What is ECOSEL?
ECOSEL is a tool that aids forest landowners in selling ecosystem
services from their forestland. The tool was designed to establish a price for
ecosystem services provided in connection with specific forest management plans.
The original model was written for the University of Washington’s Pack Forest as
a means of demonstrating and monetizing the value of ecosystem services provided
by that property. The tool finds the most efficient combination of ecosystem
services that can be delivered at the least possible cost and therefore the tool
is well suited for many natural resources issues that involve trade-offs between
private and public goods and services.
Why use ECOSEL?
Forest landowners often want to keep their land as forest but face economic pressures from the holding
costs of taxes and the very long time frame that forests take to produce income.
Imagine planting corn but having to wait 60 years to bring the corn to market.
Few farmers have the ability to hold their land long enough to make their
investments whole and must pass land to their heirs. This transition is often a
time when land is sold for development. Landowners are correctly tempted by
offers from developers to sell land for cash that yields immediate liquidity.
What is a landowner to do? ECOSEL provides a way for payments to be made to the
landowner now in exchange for adhering to a specific management plan for some
time into the future. This way a landowner can make sure the land is properly
stewarded both now and in the future.
Who buys ecosystem services?
Individuals and groups with local or regional ties to a project Land Trusts with specific
land-use goals for a given location Conservation-oriented people and groups
aiming to provide habitat Organizations required to purchase carbon offsets to
fulfill legal or self-imposed restrictions.
How can my small bid make a difference in natural resource management?
ECOSEL brings to the public choices
as to how a parcel of land should be managed and allows them to state their
preference through relatively small payments. There is no limit to the number of
people who can bid on a management plan and their bids can be added. Therefore
individuals and groups with similar goals can change the management on a parcel
of land through cooperative bidding. There is no obligation to bid but many
submit a small bid as a means of showing others how they feel a parcel of land
should be managed. Discussion boards are available for those who bid and this
allows for very active and engaging conservation discussions.
How is this different than a conservation easement?

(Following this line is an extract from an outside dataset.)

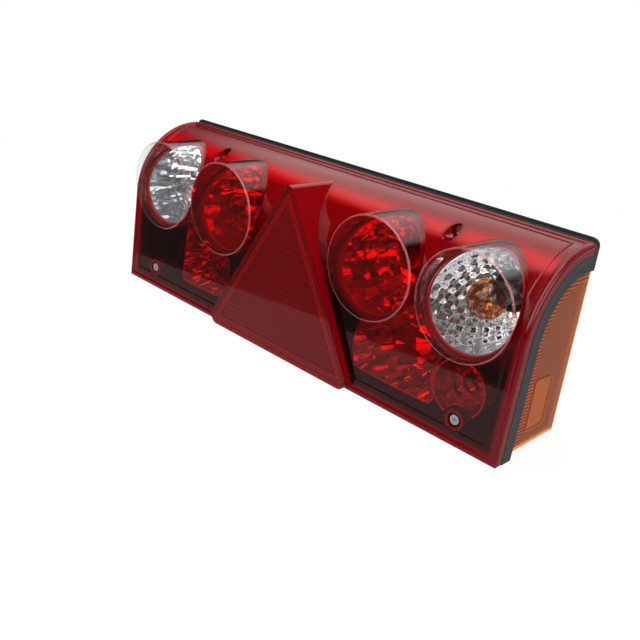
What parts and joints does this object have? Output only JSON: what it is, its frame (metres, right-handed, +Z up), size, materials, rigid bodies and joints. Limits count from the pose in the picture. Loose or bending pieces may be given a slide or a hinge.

ECOSEL provides a mechanism for many
people to contribute the management of a parcel of land. The group therefore
pays to direct the management and the resulting contract is a multi-party
conservation easement. The landowner is bound by the contract and insurance is
priced into the transaction for failures to comply due to acts of God or changes
Wouldn’t ECOSEL just make more money for already wealthy landowners?
It is certainly true that some landowners have deep pockets, but for
many the decision to hold their land is difficult one as life forces such as
illness or retirement pressure them to sell land for development. In a lot of
cases the owners would like to hold on to the land but face little other choice
but to sell. ECOSEL allows you to review projects and contribute to management
on a scale and for the purposes that are important to you. Some contribute to
projects to help preserve wildlife others to help a small landowner keep their
property as working forestland for another generation.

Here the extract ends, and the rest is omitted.